Our scribe is highly optimistic that the club will come home from this road trip above the .500 mark. It’s a shame that they only got to play one game against the Columbus team, because the millers clearly outclassed the Ohioans, and they probably would have won two or three games, if they could only have been played. (Instead of just losing the one game, which was, I guess, an anomaly.)

The pitching has been good, though Ford reported late, so he’s still a question mark. (Analysis apparently done pre-game, as Ford rocked the colonels.) Katoll’s arm, meanwhile, is still said to be in good shape, but Watkins “intends to save Big Katoll until warm weather arrives.” But his arm is fine.
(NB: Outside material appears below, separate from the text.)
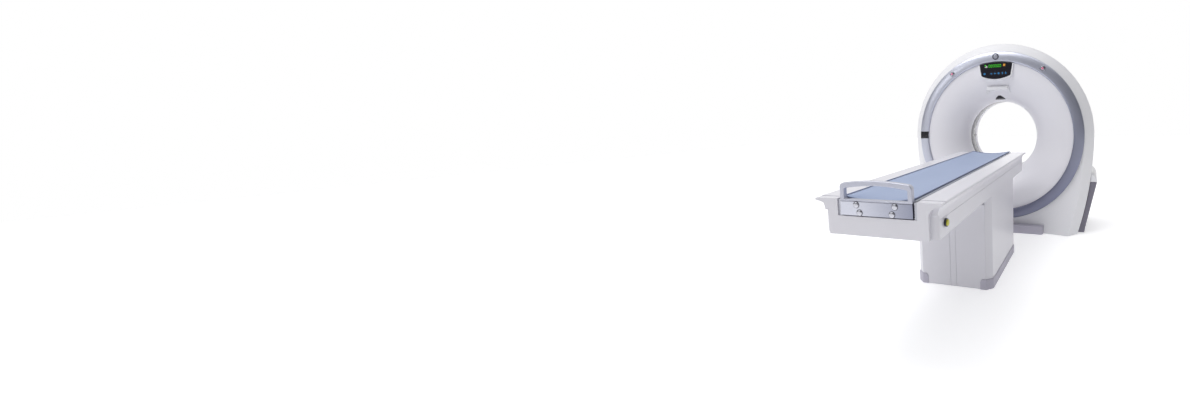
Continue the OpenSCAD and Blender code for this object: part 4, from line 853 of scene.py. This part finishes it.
def build_plate():
    """The end plate: brushed steel with rounded edges and four round caps in their seats."""
    middle, y = (PLATE_LOW + PLATE_TOP) / 2, TABLE_FOOT_Y
    plate = prism("plate_body", [box_outline(0, middle, 2 * PLATE_W, PLATE_TOP - PLATE_LOW, 0.003)],
                  y, y + PLATE_DEPTH, brushed_plate)
    settle(soften(plate, 1.6, 3, 50), "cradle", "brushed_plate", "end_plate")
    seat = [(0, 1.5), (15.5, 1.5), (15.5, -0.6), (13.5, -1), (0, -1)]
    cap = [(0, -0.8), (13.2, -0.8), (13.2, -3), (11.8, -4.3), (8.5, -5), (0, -5.3)]
    for number, (x, z) in enumerate(((-0.095, 0.792), (0.095, 0.792), (-0.080, 0.757), (0.080, 0.757))):
        settle(knob(f"cap_seat_{number}", (x, y, z), seat, seam_shadow, 40), "cradle", "black_rubber")
        settle(knob(f"cap_{number}", (x, y, z), cap, bright_metal, 40), "cradle", "bright_metal", "screw_caps")


# Mattress: foam in coated fabric, filled by pressure and laid in the cradle's hollow

def dish(x):
    """Height of the cradle's hollow at a distance from its middle."""
    return CRADLE_MID_H - math.sqrt((CRADLE_R - CRADLE_WALL) ** 2 - x * x)


def pad_top(x):
    """Height of the pad's upper face at a distance from its middle, as its CAD solid has it."""
    arc = (MAT_W ** 2 + MAT_DIP ** 2) / (2 * MAT_DIP)
    return MAT_EDGE_H - MAT_DIP + arc - math.sqrt(arc * arc - x * x)


def mattress_rows(across, along):
    """Points of the pad as (x, y, top, low), row by row from its foot end to its head end."""
    half, length, nose = MAT_W - 0.003, CRADLE_HEAD_Y - CRADLE_FOOT_Y, 0.014
    rows = []
    for t in spaced(0, 1, along):
        y = CRADLE_FOOT_Y + 0.003 + (length - 0.006) * t
        nip = math.sqrt(max(0.0, 1 - (1 - min(1.0, min(t, 1 - t) * length / nose)) ** 2))
        row = []
        for x in spaced(-half, half, across):
            under, over = dish(x) + 0.0012, pad_top(x) - 0.0015
            centre = (under + over) / 2 if over > under else under
            swell = nip * math.sqrt(max(0.0, 1 - (abs(x) / half) ** 14))
            up, down = max(over - centre, 0.002), max(centre - under, 0.001)
            row.append((x, y, centre + up * swell, centre - down * swell))
        rows.append(row)
    return rows


def pad_skin(across, along):
    """Points and faces of the closed pad: an upper and a lower grid, joined round their edge."""
    rows = mattress_rows(across, along)
    points = [(x, y, top) for row in rows for x, y, top, _ in row]
    first, wide = len(points), across + 1
    points += [(x, y, low) for row in rows for x, y, _, low in row]
    faces = []
    for j in range(along):
        for i in range(across):
            a, b, c, d = j * wide + i, j * wide + i + 1, (j + 1) * wide + i + 1, (j + 1) * wide + i
            faces += [(a, b, c, d), (first + d, first + c, first + b, first + a)]
    for j in range(along):
        for i in (0, across):
            a, d = j * wide + i, (j + 1) * wide + i
            faces.append((a, d, first + d, first + a) if i == 0 else (d, a, first + a, first + d))
    for i in range(across):
        for j in (0, along):
            a, b = j * wide + i, j * wide + i + 1
            faces.append((b, a, first + a, first + b) if j == 0 else (a, b, first + b, first + a))
    return points, faces


def build_mattress():
    """The pad: filled by a cloth simulation, then smoothed once."""
    pad = mesh_object("mattress_pad", *pad_skin(36, 190), mat_vinyl, 60)
    fill_pad(pad)
    smoothed = pad.modifiers.new("soft surface", "SUBSURF")
    smoothed.levels = smoothed.render_levels = 1
    baked(pad)
    pad.data.polygons.foreach_set("use_smooth", [True] * len(pad.data.polygons))
    settle(pad, "cradle", "mat_blue", "mattress")


def fill_pad(pad):
    """Blows the pad up a little as foam does its cover, and holds each point within its space."""
    rest = [v.co.copy() for v in pad.data.vertices]
    cloth = pad.modifiers.new("foam", "CLOTH")
    cloth.settings.use_pressure = True
    cloth.settings.uniform_pressure_force = 4
    cloth.settings.effector_weights.gravity = 0
    cloth.settings.quality = 4
    scene = bpy.context.scene
    for step in range(1, FILL_STEPS + 1):
        scene.frame_set(step)
    swollen = bpy.data.meshes.new_from_object(pad.evaluated_get(bpy.context.evaluated_depsgraph_get()))
    pad.modifiers.clear()
    for vertex, start, end in zip(pad.data.vertices, rest, swollen.vertices):
        move = end.co - start
        cap = PAD_RISE if move.z > 0 else PAD_SINK
        if move.length > cap:
            move *= cap / move.length
        vertex.co = start + move
    scene.frame_set(1)


def build_piping():
    """Welted edge of the pad's cover, a shade darker, along both sides and both ends."""
    half, low, high = MAT_W - 0.0025, CRADLE_FOOT_Y + 0.004, CRADLE_HEAD_Y - 0.004
    run = [(half, y) for y in spaced(low, high, 60)] + [(x, high) for x in spaced(half, -half, 24)[1:]]
    run += [(-half, y) for y in spaced(high, low, 60)[1:]] + [(x, low) for x in spaced(-half, half, 24)[1:-1]]
    path = [Vector((x, y, pad_top(x) - 0.001)) for x, y in run]
    settle(strip_along("mattress_welt", path, 5.0, mat_welt), "cradle", "mat_blue")


# Table: corner bumpers with their kick strips

def bumper_path(side):
    """Outer line of the bumper and kick strip in plan, with the length run so far."""
    corners = [(PED_W - 0.078, PED_FRONT_Y - 0.005), (PED_W - 0.038, PED_FRONT_Y - 0.005),
               (PED_W + 0.005, PED_FRONT_Y + 0.038), (PED_W + 0.005, PED_BACK_Y)]
    path, run = [], 0.0
    for (x0, y0), (x1, y1) in zip(corners, corners[1:]):
        length = math.hypot(x1 - x0, y1 - y0)
        count = max(2, min(24, round(length / 0.004)))
        path += [(x0 + (x1 - x0) * i / count, y0 + (y1 - y0) * i / count, run + length * i / count,
                  (y1 - y0) / length, (x0 - x1) / length) for i in range(count)]
        run += length
    path.append((*corners[-1], run, 1.0, 0.0))
    return [(side * x, y, s, side * nx, ny) for x, y, s, nx, ny in path]


def build_bumper(side):
    """Grey moulded guard round a front corner; its inner corner is rounded and it runs on as a kick strip."""
    rows = []
    for x, y, s, nx, ny in bumper_path(side):
        top = BUMPER_TOP if s < BUMPER_RUN else max(KICK_TOP, BUMPER_TOP - (s - BUMPER_RUN))
        if s < BUMPER_R:
            top -= BUMPER_R - math.sqrt(BUMPER_R ** 2 - (BUMPER_R - s) ** 2)
        wall = [(0.0, 0.004), (0.0, top - 0.004), (0.0008, top - 0.0015), (0.0025, top), (0.0048, top),
                (0.0048, 0.004)]
        rows.append([Vector((x - nx * inset, y - ny * inset, z)) for inset, z in wall + wall[:1]])
    points, faces = skin(rows)
    wide = len(rows[0]) - 1
    faces += [tuple(range(wide)), tuple((len(rows) - 1) * (wide + 1) + i for i in reversed(range(wide)))]
    name = "bumper_right" if side > 0 else "bumper_left"
    guard = mesh_object(name, points, faces, floor_grey, 40)
    settle(guard, "base", "floor_grey", "pedestal_bumpers")


# Every piece, in the order in which it is made

build_front_cover()
build_wall("top_wall", -TOP_SEAM, TOP_SEAM, 160, "top_cover")
build_wall("wall_left", -SIDE_SEAM, -SIDE_END, 60, "side_covers")
build_wall("wall_right", SIDE_SEAM, SIDE_END, 60, "side_covers")
build_rear_cover()
build_funnel()
build_ring()
build_side_plate()
build_panel()
build_display()
build_keys()
build_brow()
build_badge()
build_stops()
build_seams()
build_beam()
build_handle()
build_plate()
build_bumper(-1)
build_bumper(1)
build_mattress()
build_piping()


# Solids that are kept: each gets its finish and the rounding of its edges in mm

KEPT = {
    "base_frame": (painted_steel, 3), "stator_frame": (painted_steel, 2), "bearing_outer_race": (bearing_steel, 1),
    "bearing_inner_race": (bearing_steel, 1), "rotor_disc": (painted_steel, 2), "xray_tube": (tube_housing, 4),
    "beam_collimator": (unit_grey, 2), "detector_arc": (unit_grey, 3), "power_inverter": (unit_grey, 5),
    "high_voltage_tank": (tube_housing, 6), "counterweight": (painted_steel, 3), "data_unit": (circuit_green, 2),
    "slip_ring": (slip_brass, 0.5), "brush_block": (black_plastic, 2), "drive_motor": (unit_grey, 3),
    "motor_pulley": (bearing_steel, 1), "drive_belt": (black_rubber, 0.5), "rear_funnel": (funnel_white, 2),
    "scan_window": (window_smoke, 0.6), "rear_liner": (funnel_white, 0.6), "flank_covers": (flank_grey, 8),
    "flank_caps": (white_cover, 8), "floor_plinth": (floor_grey, 6), "cable_trough": (floor_grey, 4),
    "laser_windows": (black_plastic, 0.5), "table_base": (painted_steel, 2),
    "pedestal_end_panels": (table_white, 1.2), "pedestal_side_panels": (table_white, 4),
    "lift_columns_outer": (column_steel, 1), "lift_columns_inner": (column_steel, 1),
    "table_frame": (frame_aluminium, 0.5), "inner_sleeve": (funnel_white, 1), "table_end_covers": (table_white, 4),
    "cradle_drive": (unit_grey, 2), "drive_wheel": (black_rubber, 1), "side_release_collar": (black_plastic, 1.5),
    "side_release": (release_yellow, 2), "cradle": (cradle_grey, 1),
}


def dress(part, material, width):
    """Gives a carried-over solid its finish and its rounded edges."""
    for slot in part.material_slots:
        slot.link = "OBJECT"
        slot.material = material
    weld = part.modifiers.new("joined corners", "WELD")
    weld.merge_threshold = 0.05 * MM
    flat = part.modifiers.new("whole faces", "DECIMATE")
    flat.decimate_type, flat.angle_limit = "DISSOLVE", math.radians(1.0)
    soften(part, width)


for name, (material, width) in KEPT.items():
    dress(nodes[name], material, width)


# Stage, lights and camera

def area_light(name, place, target, size, watts):
    """A rectangular white softbox, turned to a point."""
    light = bpy.data.lights.new(name, "AREA")
    light.shape, light.size, light.size_y = "RECTANGLE", size[0], size[1]
    light.energy = watts
    made = bpy.data.objects.new(name, light)
    made.location = place
    made.rotation_euler = (Vector(target) - Vector(place)).to_track_quat("-Z", "Y").to_euler()
    bpy.context.scene.collection.objects.link(made)


floor_material = finish_of("pale studio floor", "#e2e2e4", "#dededf", 0.7, cloud=3000, grain=8, lift=0.01,
                           Emission_Color=linear("#ffffff"), Emission_Strength=0.47)
floor = mesh_object("studio_floor", [(-14, -14, 0), (14, -14, 0), (14, 14, 0), (-14, 14, 0)], [(0, 1, 2, 3)],
                    floor_material)

# The backdrop is white from every side. What lights the object is a sky that is bright behind it and dark in front
world = bpy.data.worlds.new("studio")
bpy.context.scene.world = world
world.use_nodes = True
sky = world.node_tree
sky.nodes.clear()
toward = add(sky, "ShaderNodeTexCoord")
behind = add(sky, "ShaderNodeVectorMath", {0: toward.outputs["Generated"], 1: (-0.15, 0.8, 0.25)},
             operation="DOT_PRODUCT")
level_of = add(sky, "ShaderNodeMapRange", {
    "Value": behind.outputs["Value"], "From Min": 0.0, "From Max": 0.5, "To Min": 0.1, "To Max": 0.78})
seen = add(sky, "ShaderNodeLightPath")
strength = add(sky, "ShaderNodeMath", {
    0: level_of.outputs["Result"], 1: seen.outputs["Is Camera Ray"]}, operation="MAXIMUM")
glow = add(sky, "ShaderNodeBackground", {"Color": linear("#ffffff"), "Strength": strength.outputs[0]})
add(sky, "ShaderNodeOutputWorld", {"Surface": glow.outputs[0]})

# A wide, soft key from above and in front, and three softboxes
sun = bpy.data.lights.new("diffused key", "SUN")
sun.energy, sun.angle = 1.35, math.radians(70)
key = bpy.data.objects.new("diffused key", sun)
key.rotation_euler = Vector((0.14, 0.34, -0.93)).to_track_quat("-Z", "Y").to_euler()
bpy.context.scene.collection.objects.link(key)
area_light("front left softbox", (-4.5, -7.5, 3.4), (0, -0.4, 1.1), (3.0, 2.4), 50)
area_light("gantry softbox", (-1.2, -2.4, 4.2), (0.1, -0.3, 1.0), (2.4, 1.6), 46)
area_light("bore glow", (0.4, 3.4, 1.6), (0, 0.2, 0.9), (2.5, 2.0), 10)
bpy.context.scene.view_settings.view_transform = "Standard"

# The camera that the photograph was fitted to: its frame, focal length and optical centre in the photograph's pixels
PHOTO_W, PHOTO_H, FOCAL = 1190, 417, 390
CENTRE_X, CENTRE_Y = 957.673, 164.902

photo = bpy.data.cameras.new("photo view")
photo.sensor_width, photo.sensor_fit = 36, "HORIZONTAL"
photo.lens = photo.sensor_width * FOCAL / PHOTO_W
photo.shift_x = (PHOTO_W / 2 - CENTRE_X) / PHOTO_W
photo.shift_y = (CENTRE_Y - PHOTO_H / 2) / PHOTO_W
photo.clip_start, photo.clip_end = 0.05, 60
camera = bpy.data.objects.new("photo view", photo)

# Its turn in radians and its place, found by the same fit
yaw, pitch, roll = -0.335, 0.13, 0.028
camera_place = (0.8854, -4.0973, 1.1771)
ahead = Vector((math.sin(yaw) * math.cos(pitch), math.cos(yaw) * math.cos(pitch), -math.sin(pitch)))
level = Vector((math.cos(yaw), -math.sin(yaw), 0))
down = ahead.cross(level)
right_axis = level * math.cos(roll) + down * math.sin(roll)
down_axis = down * math.cos(roll) - level * math.sin(roll)
camera.matrix_world = Matrix.Translation(camera_place) @ Matrix(
    (right_axis, -down_axis, -ahead)).transposed().to_4x4()
bpy.context.scene.collection.objects.link(camera)
bpy.context.scene.camera = camera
But he doesn’t want to take any chances. But his arm is healthy. (Why do I think that Katoll’s got a bad arm? I don’t know, but I suspect he won’t make it through the season. Watty should be looking for more pitching.)

McNichol and Demontreville are having a good contest for third base, with McNichol playing a bit better, but Demontreville has not been released yet because of Fox’s sickness. It looks like Watty will hang onto them both for two or three weeks. Fox is in there playing, yesterday, but I guess Watkins like to have a little depth on the bench.

Hitting is a concern. Only 51 safeties in six games, our analyst reports, which, using a little 1904 sabremetrics, breaks out to just eight and a half hits per game: “This is not good enough batting to suit the fans entirely, but six games is hardly a criterion of the team’s real strength.”  Yes, I think I get what he’s trying to say. He’s right. Hardly a criterion.

Finally, catcher Weaver looks good, as does Leslie. Our reporter thinks that Leslie will probably play most of the games, as long as he keeps hitting.

—-

Meanwhile, at UW Madison, it’s the same old same old.

“Seranaded the professors?” I can imagine what that was like. But I’m not sure what happened with the “vaudeville performance.” Why do I suspect that beer was heavily involved with this? Anyway, thank the lord that the police were on hand to break up the shenanigans. I suspect that that’s the last we’ll hear of Mr. Larue of Chicago and Mr. Davies of Davenport.